O derradeiro trabalho de Jeanne, que se destaca – ainda que perfeitamente integrado na sua rotina – dos restantes, é o sexual: aquele que encerra em si a discussão acerca de um leque enorme de problemas relacionados com o papel da mulher e com o seu estatuto, bem como o do seu corpo, na esfera pública e privada, com ênfase na total e absoluta abdicação de todo o seu ser para uma existência que lhe é alienante. Para além de ser a via do  despoletar da libertação – tendo sido, antes disso, a via da repressão –, mantém-se em diálogo com outras exposições reflexivas que vão sendo feitas ao longo do filme, nomeadamente o automático e lacónico discurso sobre o trabalho, o casamento e o futuro – Jeanne recorda a sua juventude, a sua reticência em casar, a vontade de um trabalho e independência – e a narrativa edipiana, cuja figura por excelência é o seu filho Sylvain, metrónomo passivo e fora de tempo que admite a aversão ao sexo e a vontade de ver o pai desaparecido sempre que pensava no ato sexual dos progenitores. Uma demonstração da magnitude da estrutura patriarcal que, mesmo com a figura sua representante (o Marido, o Pai) fisicamente ausente – sabe-se, somente, que o marido de Jeanne morreu –, continua a propagar a condenação da mulher ao automatismo (comportamental, reprodutivo, existencial) imposto que, de tão entranhado, só poderá desaparecer com uma rutura drástica.

O caos vai-se criando, a partir da aparente ordem, com recurso ao inefável nada.

As primeiras subtilezas do desmoronamento são visíveis no pentear do cabelo – dos atos em que a obsessão mais se deixa transparecer, sendo o confronto com a própria (imagem) ao espelho o primeiro passo da progressiva violência, finalmente expressa, com que as tarefas vão sendo desempenhadas.
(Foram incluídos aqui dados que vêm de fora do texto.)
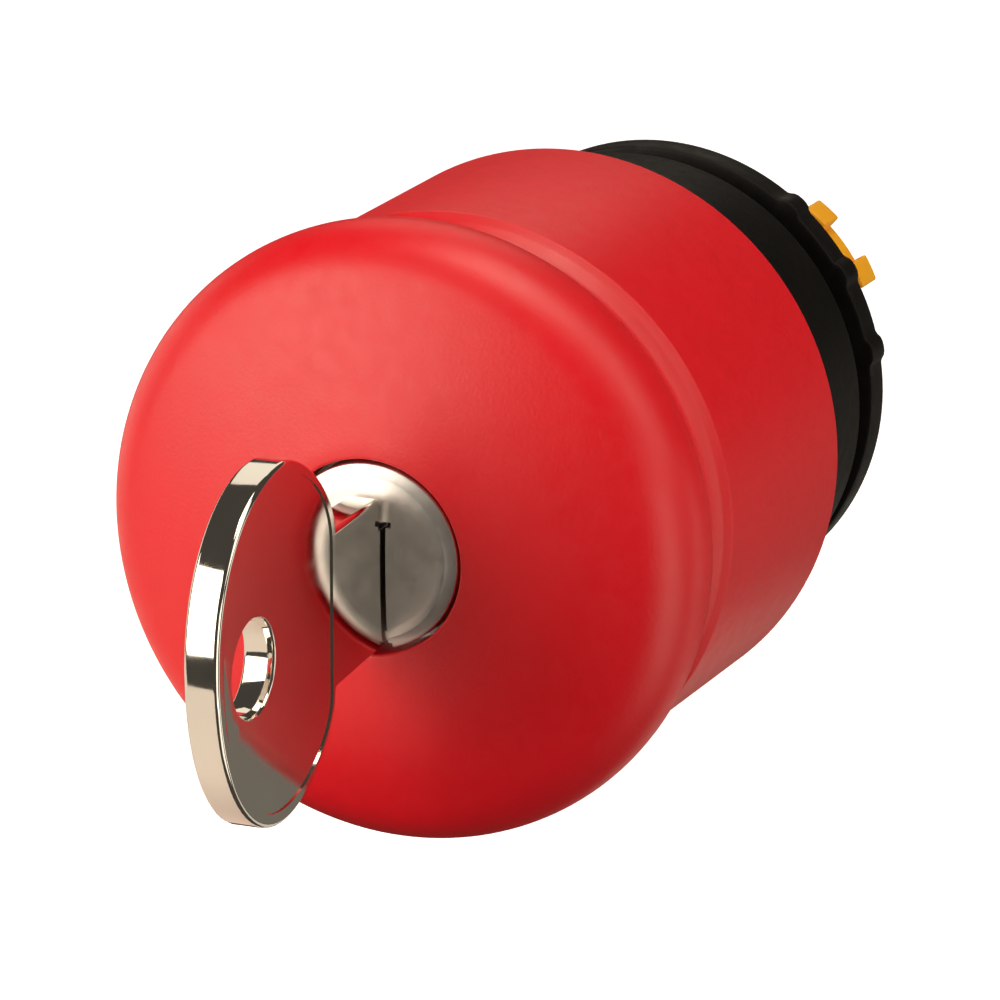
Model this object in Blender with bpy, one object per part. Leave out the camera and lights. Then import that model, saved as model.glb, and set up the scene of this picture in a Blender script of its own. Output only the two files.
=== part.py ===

Deduzimos que o primeiro dia ao qual assistimos é uma repetição de tantos outros anteriores, dada a persistência destes reflexos de trabalho. Mas tudo se começa a desconstruir quando chega o “fim do primeiro dia”: agora, a perfeição dá lugar ao desleixo, a regra à liberdade. O cabelo está despenteado, as tampas deixam de se fechar, as luzes deixam de se apagar, as janelas mantêm-se abertas. É de uma tremendamente dolorosa e angustiante elegância a construção desta transição – Jeanne está num processo de fragmentação, pois numa recusa da formatação, e vagueia em pânico pelas divisões da casa. O esgotamento é, aliás, interessantemente explorado quando o bebé da vizinha de quem toma conta, num choro lancinante e irreprimível, é tratado com a maior das indiferenças – espectro de uma maternidade forçada? – ou quando o café com leite não consegue ser finalizado – vulto de uma constante insatisfação que advém de uma também constante pressão para o ideal?

Desconstruindo o que, muitas vezes, é considerada a liberdade feminina, faz dos “momentos mortos” de uma “dona de casa” uma desesperante vivência; a cena final, a única em que vemos Jeanne parada sem pretensão a nada, sem o ímpeto de fazer (por fazer), é a reivindicação da dignidade da sua existência.

Imagens de subtil violência que se ultrapassam a elas próprias, apontando para uma infinitude de verdades cujo silêncio é tão poderoso como uma tesoura que se espeta, repentinamente, no pescoço de um homem, deixando-o esvair-se em sangue em cima de uma cama.